Extracting long queries from multiple histograms

258 views
Skip to first unread message

Victor Sudakov

unread,
Apr 19, 2022, 2:12:12 PM4/19/22
to promethe...@googlegroups.com
Dear Colleages,

There is a web app which exports its metrics as multiple histograms,
one histogram per Web endpoint. So each set of histogram data is also
labelled by the {endpoint} label. There are about 50 endpoints so
about 50 histograms.

I would like to detect and graph slow endpoints, that is I would like
to know the value of {endpoint} when its {le} is over 1s or something
like that.

Can you please help with a relevant PromQL query and an idea how to
represent it in Grafana?

I don't actually want 50 heatmaps, there must be a clever way to make
an overview of all the slow endpoints, or all the endpoints with a
particular status code etc.

--
Victor Sudakov VAS4-RIPE
http://vas.tomsk.ru/
2:5005/49@fidonet

Victor Sudakov

unread,
Apr 20, 2022, 4:25:32 PM4/20/22
to promethe...@googlegroups.com
Victor Sudakov wrote:
>
> There is a web app which exports its metrics as multiple histograms,
> one histogram per Web endpoint. So each set of histogram data is also
> labelled by the {endpoint} label. There are about 50 endpoints so
> about 50 histograms.
>
> I would like to detect and graph slow endpoints, that is I would like
> to know the value of {endpoint} when its {le} is over 1s or something
> like that.
>
> Can you please help with a relevant PromQL query and an idea how to
> represent it in Grafana?
>
> I don't actually want 50 heatmaps, there must be a clever way to make
> an overview of all the slow endpoints, or all the endpoints with a
> particular status code etc.

An example. The PromQL query
`app1_response_duration_bucket{external_endpoint="http://YY/XX",status_code="200",method="GET"}`
produces a histogram.

The PromQL query
`app1_response_duration_bucket{external_endpoint="http://YY/XX",status_code="200",method="POST"}`
produces another histogram.

The query `app1_response_duration_bucket{{le="0.75"}` will return a
list of endpoints which have responded faster than 0.75s.

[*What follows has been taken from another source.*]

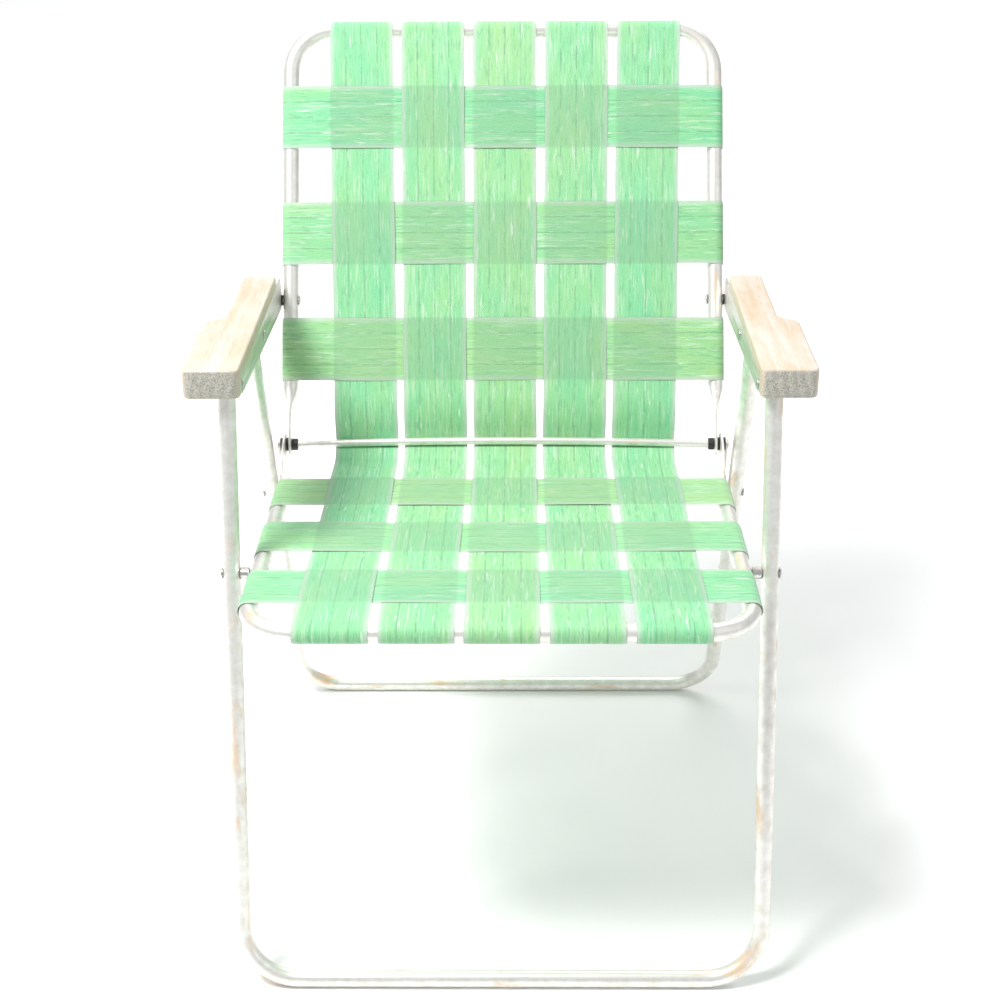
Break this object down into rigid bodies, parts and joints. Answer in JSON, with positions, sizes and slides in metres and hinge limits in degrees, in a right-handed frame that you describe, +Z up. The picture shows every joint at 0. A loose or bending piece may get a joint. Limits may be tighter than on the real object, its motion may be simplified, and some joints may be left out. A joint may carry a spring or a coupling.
{
  "type": "folding webbed lawn chair",
  "caption": "Folding lawn chair: bent aluminium tube seat, back and legs joined by rivets and links, interwoven flat webbing, wooden arms on tapered rails.",
  "frame": {"origin": "on the floor under the middle of the open chair's bounding box", "axes": "+X to the right as seen from the front, +Y to the back, +Z up"},
  "size_m": [0.658, 0.7054, 0.9108],
  "materials": {
    "tube": "worn bright aluminium tube",
    "rail": "pressed aluminium angle",
    "link": "flat aluminium strip",
    "rod": "drawn aluminium rod",
    "rivet": "headed rivets, screws and washers",
    "spacer": "black nylon spacers",
    "wood": "pale sanded softwood, worn clear finish",
    "webbing": "mint green woven webbing"
  },
  "bodies": {
    "back": {"back_frame": "tube", "cross_rod": "rod", "rod_collar_left": "spacer", "rod_collar_right": "spacer", "rod_washer_left": "spacer", "rod_washer_right": "spacer", "link_washer_left": "spacer", "link_washer_right": "spacer", "back_rivet_left": "rivet", "back_rivet_right": "rivet", "back_spacer_left": "spacer", "back_spacer_right": "spacer", "back_strap_1": "webbing", "back_strap_2": "webbing", "back_strap_3": "webbing", "back_strap_4": "webbing", "back_strap_5": "webbing", "back_cross_strap_1": "webbing", "back_cross_strap_2": "webbing", "back_cross_strap_3": "webbing"},
    "seat": {"seat_frame": "tube", "seat_strap_1": "webbing", "seat_strap_2": "webbing", "seat_strap_3": "webbing", "seat_strap_4": "webbing", "seat_strap_5": "webbing", "seat_cross_strap_1": "webbing", "seat_cross_strap_2": "webbing", "seat_cross_strap_3": "webbing"},
    "arm_assembly_left": {"arm_left": "wood", "arm_rail_left": "rail", "arm_screw_front_left": "rivet", "arm_screw_rear_left": "rivet", "front_leg_rivet_left": "rivet", "front_leg_washer_left": "rivet", "rear_leg_rivet_left": "rivet", "rear_leg_washer_left": "rivet"},
    "arm_assembly_right": {"arm_right": "wood", "arm_rail_right": "rail", "arm_screw_front_right": "rivet", "arm_screw_rear_right": "rivet", "front_leg_rivet_right": "rivet", "front_leg_washer_right": "rivet", "rear_leg_rivet_right": "rivet", "rear_leg_washer_right": "rivet"},
    "front_legs": {"front_leg_frame": "tube", "seat_rivet_left": "rivet", "seat_rivet_right": "rivet", "seat_spacer_left": "rivet", "seat_spacer_right": "rivet"},
    "rear_legs": {"rear_leg_frame": "tube", "link_rivet_left": "rivet", "link_rivet_right": "rivet", "link_spacer_left": "rivet", "link_spacer_right": "rivet"},
    "link_left": {"link_left": "link"},
    "link_right": {"link_right": "link"}
  },
  "joints": [
    {"name": "arm_left_hinge", "type": "hinge", "parent": "back", "child": "arm_assembly_left", "pos_m": [0, 0.18063, 0.61111], "axis": [-1, 0, 0], "range_deg": [0, 104]},
    {"name": "arm_right_hinge", "type": "hinge", "parent": "back", "child": "arm_assembly_right", "pos_m": [0, 0.18063, 0.61111], "axis": [-1, 0, 0], "range_deg": [0, 104]},
    {"name": "seat_hinge", "type": "hinge", "parent": "back", "child": "seat", "pos_m": [0, 0.09477, 0.45748], "axis": [-1, 0, 0], "range_deg": [0, 111.31]},
    {"name": "front_leg_hinge", "type": "hinge", "parent": "arm_assembly_left", "child": "front_legs", "pos_m": [0, -0.14423, 0.64198], "axis": [1, 0, 0], "range_deg": [0, 94.11]},
    {"name": "rear_leg_hinge", "type": "hinge", "parent": "arm_assembly_left", "child": "rear_legs", "pos_m": [0, 0.02177, 0.62998], "axis": [1, 0, 0], "range_deg": [0, 56.01]},
    {"name": "link_left_hinge", "type": "hinge", "parent": "back", "child": "link_left", "pos_m": [0, 0.09477, 0.45748], "axis": [-1, 0, 0], "range_deg": [0, 205]},
    {"name": "link_right_hinge", "type": "hinge", "parent": "back", "child": "link_right", "pos_m": [0, 0.09477, 0.45748], "axis": [-1, 0, 0], "range_deg": [0, 205]}
  ],
  "couplings": [
    {"joint": "arm_right_hinge", "follows": "arm_left_hinge", "ratio": 1},
    {"joint": "seat_hinge", "follows": "arm_left_hinge", "ratio": 1.0702},
    {"joint": "front_leg_hinge", "follows": "arm_left_hinge", "ratio": 0.9048},
    {"joint": "rear_leg_hinge", "follows": "arm_left_hinge", "ratio": 0.5385},
    {"joint": "link_left_hinge", "follows": "arm_left_hinge", "ratio": 1.971},
    {"joint": "link_right_hinge", "follows": "arm_left_hinge", "ratio": 1.971}
  ]
}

How do I invert the "le" and find the endpoints slower than "le"?

Julius Volz

unread,
Apr 21, 2022, 1:21:20 PM4/21/22
to Victor Sudakov, Prometheus Users
On Wed, Apr 20, 2022 at 10:25 PM Victor Sudakov <v...@sibptus.ru> wrote:
Victor Sudakov wrote:
>
> There is a web app which exports its metrics as multiple histograms,
> one histogram per Web endpoint. So each set of histogram data is also
> labelled by the {endpoint} label. There are about 50 endpoints so
> about 50 histograms.
>
> I would like to detect and graph slow endpoints, that is I would like
> to know the value of {endpoint} when its {le} is over 1s or something
> like that.
>
> Can you please help with a relevant PromQL query and an idea how to
> represent it in Grafana?
>
> I don't actually want 50 heatmaps, there must be a clever way to make
> an overview of all the slow endpoints, or all the endpoints with a
> particular status code etc.

An example. The PromQL query
`app1_response_duration_bucket{external_endpoint="http://YY/XX",status_code="200",method="GET"}`
produces a histogram.

The PromQL query
`app1_response_duration_bucket{external_endpoint="http://YY/XX",status_code="200",method="POST"}`
produces another histogram.

The query `app1_response_duration_bucket{{le="0.75"}` will return a
list of endpoints which have responded faster than 0.75s.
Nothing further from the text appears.